M&A activity in 2022 was fuelled by sovereign wealth fund and government-related entity (GRE) investments, with neither showing any signs of slowing down. Deal activity in the energy and infrastructure sector is expected to continue with green and renewable investments leading the way, alongside investments in large infrastructure projects to support the development of smart cities and giga-projects. While investors will proceed with caution, given the prediction of a global economic slowdown, we expect cash-rich sovereigns and GREs to take advantage of depressed valuations and possible distressed assets over the next 18 months.
As companies look to embrace digitisation and undergo further technological transformation, technology-related M&A is expected to remain active throughout 2023. With several initiatives rolled out to support tech start-ups, the region is home to a number of technology companies and start-ups, which continue to receive increasing interest from foreign investors and will drive activity in the technology space.
The region’s increasing openness to foreign investment and recent legislative reforms, particularly in the key growth markets of the UAE and Saudi Arabia, will be another factor contributing to a buoyant M&A market. The reforms reduce barriers to foreign investments and improve regulatory processes, creating a more favourable environment for M&A activity and cultivating a thriving business environment.
There are also a number of uncertainties and hurdles that may impact regional M&A activity in 2023. The tax landscape in the region continues to evolve; several Gulf States have introduced VAT and the UAE is set to introduce corporate tax in 2023. The impact of tax legislation on deal-making and valuations is yet to be seen and will most likely only impact the market in the latter half of the year, or possibly not until early 2024.

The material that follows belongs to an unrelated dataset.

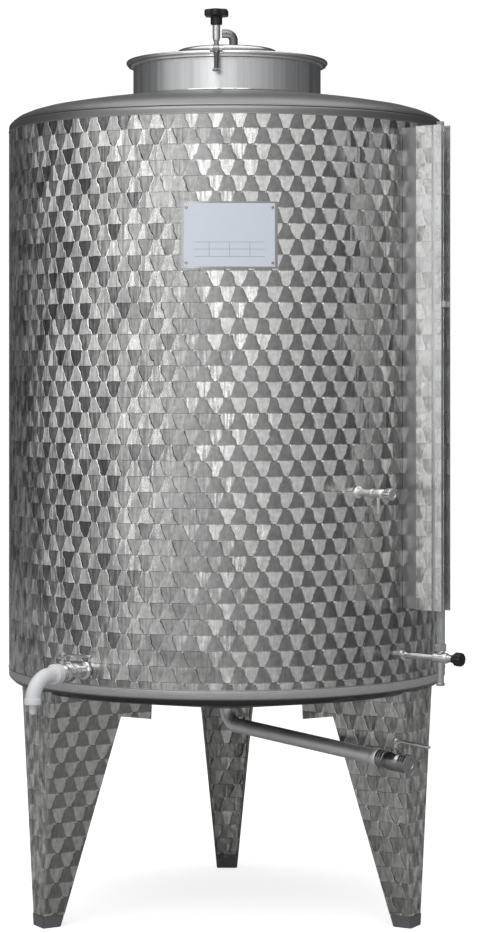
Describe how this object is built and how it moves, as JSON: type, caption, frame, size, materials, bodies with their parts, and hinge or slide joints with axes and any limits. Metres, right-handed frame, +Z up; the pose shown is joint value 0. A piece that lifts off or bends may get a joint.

The evolving global political instability and predicted recession may cause businesses to revisit investment strategies, which could stall investments currently in the early stages. However we expect the reset of valuations to play a major role in sparking M&A activity in late 2023.
Despite the evolving geopolitical landscape, holistically, we expect M&A activity in the Middle East to remain positive, with the region’s foreign investment liberation and economic reforms playing a key role in attracting investors. As cash-rich corporate and sovereign wealth funds continue to leverage their market position, the biggest sector gainers are likely to be energy and infrastructure, technology, and healthcare.